### Provided material
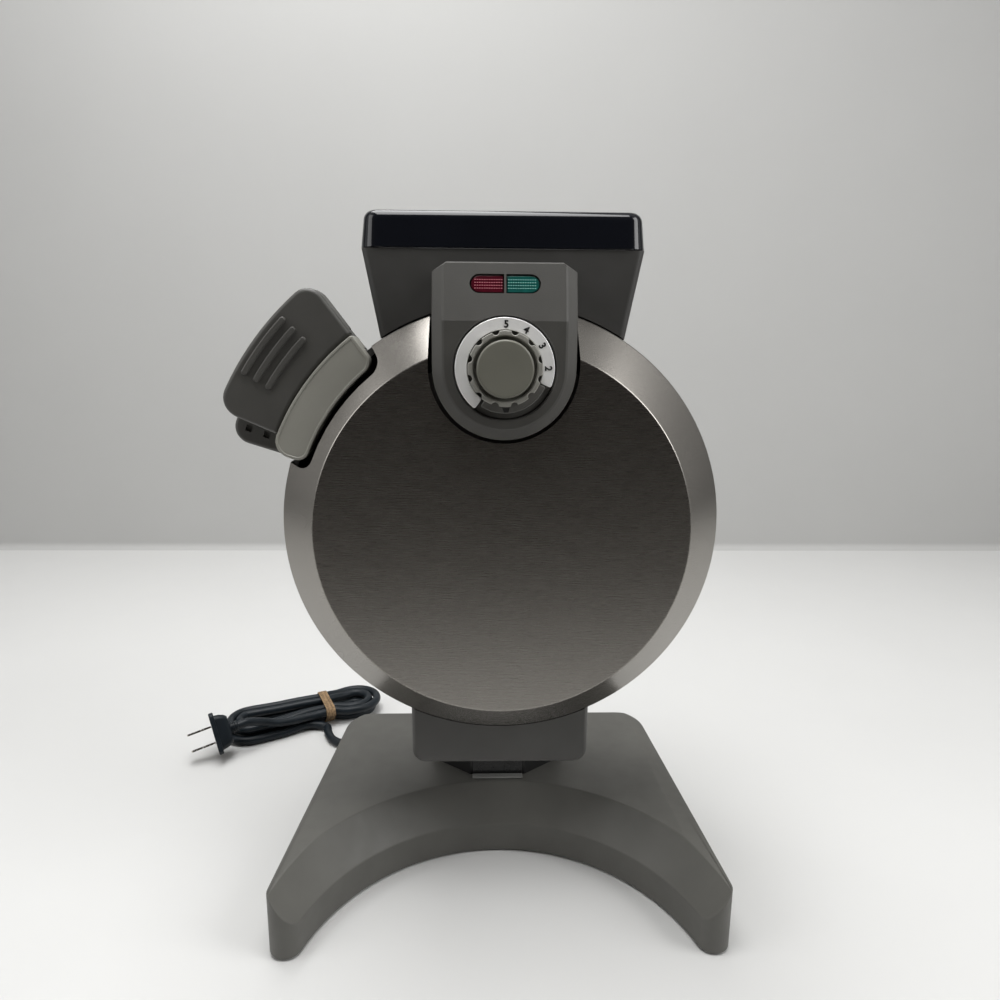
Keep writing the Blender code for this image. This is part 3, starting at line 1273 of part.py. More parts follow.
def spout_ring(inset, rise):
    """The spout's plan at a height; its sides flare upwards."""
    share = (rise - SPOUT_BOTTOM_RISE) / (SPOUT_TOP_RISE - SPOUT_BOTTOM_RISE)
    half = SPOUT_BOTTOM_HALF_WIDTH + share * (SPOUT_TOP_HALF_WIDTH - SPOUT_BOTTOM_HALF_WIDTH) - inset
    outline = rounded_box(-half, half, inset - SPOUT_FRONT_DEPTH, -SPOUT_BACK_DEPTH - inset,
                          max(SPOUT_EDGE - inset, GAP))
    return [(x, y, rise) for x, y in outline]


def spout_housing(frame):
    """The outer wall under the spout's rim, seated on the rear half and clear of the door."""
    item = loft("spout_housing", [spout_ring(0, SPOUT_BOTTOM_RISE), spout_ring(0, SPOUT_TOP_RISE)],
                plan_frame())
    bore = loft("spout_bore", [spout_ring(SPOUT_WALL, SPOUT_BOTTOM_RISE - OVERRUN),
                               spout_ring(SPOUT_WALL, SPOUT_TOP_RISE + OVERRUN)], plan_frame())
    return cut(item, bore, drum_envelope("door_envelope", frame, RUNNING_GAP),
               drum_envelope("rear_envelope", rear_frame(), GAP))


def rim_outline(inset):
    """The rim's plan, drawn in."""
    half = SPOUT_TOP_HALF_WIDTH + SPOUT_RIM_OVERHANG - inset
    front = -SPOUT_FRONT_DEPTH - SPOUT_RIM_OVERHANG + inset
    back = SPOUT_RIM_OVERHANG - SPOUT_BACK_DEPTH - inset
    return rounded_box(-half, half, front, back, SPOUT_RIM_CORNER - inset)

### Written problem
Reproduce the complete set of lines precisely as supplied.

### Solution to the exercise
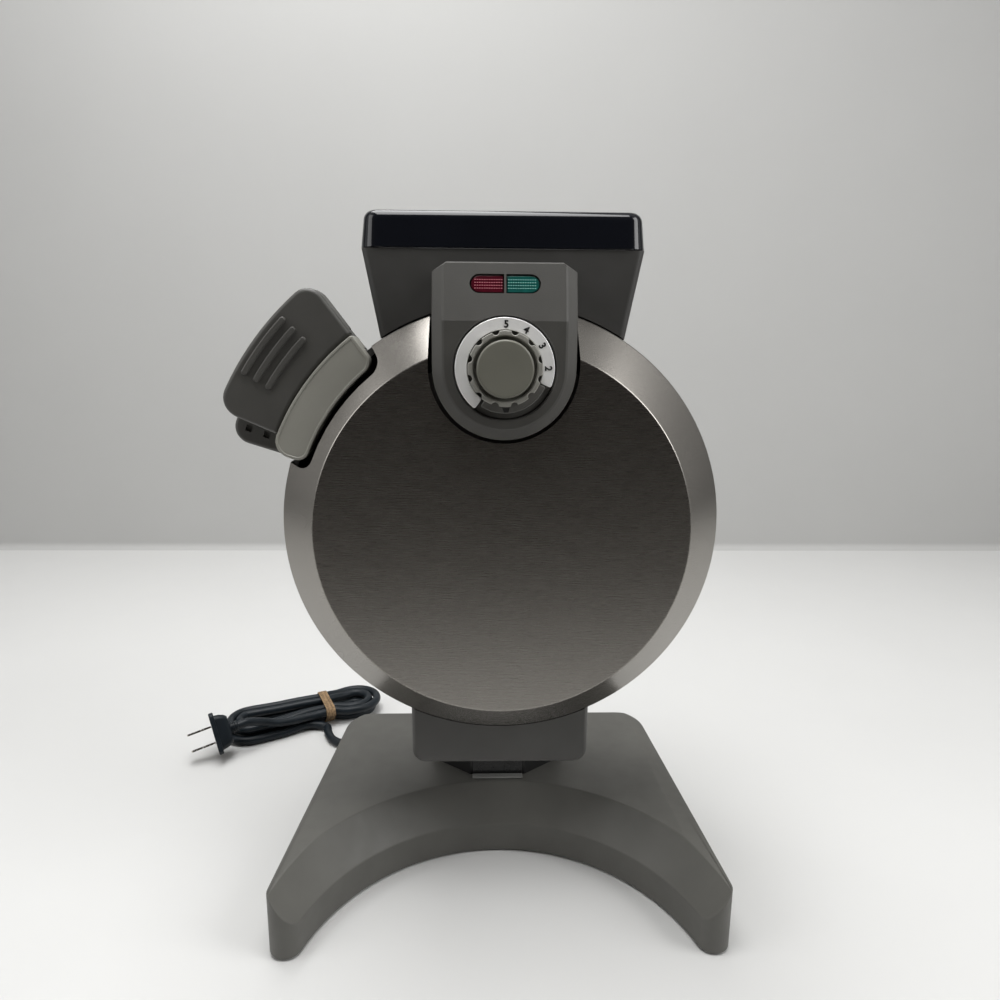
Keep writing the Blender code for this image. This is part 3, starting at line 1273 of part.py. More parts follow.
def spout_ring(inset, rise):
    """The spout's plan at a height; its sides flare upwards."""
    share = (rise - SPOUT_BOTTOM_RISE) / (SPOUT_TOP_RISE - SPOUT_BOTTOM_RISE)
    half = SPOUT_BOTTOM_HALF_WIDTH + share * (SPOUT_TOP_HALF_WIDTH - SPOUT_BOTTOM_HALF_WIDTH) - inset
    outline = rounded_box(-half, half, inset - SPOUT_FRONT_DEPTH, -SPOUT_BACK_DEPTH - inset,
                          max(SPOUT_EDGE - inset, GAP))
    return [(x, y, rise) for x, y in outline]


def spout_housing(frame):
    """The outer wall under the spout's rim, seated on the rear half and clear of the door."""
    item = loft("spout_housing", [spout_ring(0, SPOUT_BOTTOM_RISE), spout_ring(0, SPOUT_TOP_RISE)],
                plan_frame())
    bore = loft("spout_bore", [spout_ring(SPOUT_WALL, SPOUT_BOTTOM_RISE - OVERRUN),
                               spout_ring(SPOUT_WALL, SPOUT_TOP_RISE + OVERRUN)], plan_frame())
    return cut(item, bore, drum_envelope("door_envelope", frame, RUNNING_GAP),
               drum_envelope("rear_envelope", rear_frame(), GAP))


def rim_outline(inset):
    """The rim's plan, drawn in."""
    half = SPOUT_TOP_HALF_WIDTH + SPOUT_RIM_OVERHANG - inset
    front = -SPOUT_FRONT_DEPTH - SPOUT_RIM_OVERHANG + inset
    back = SPOUT_RIM_OVERHANG - SPOUT_BACK_DEPTH - inset
    return rounded_box(-half, half, front, back, SPOUT_RIM_CORNER - inset)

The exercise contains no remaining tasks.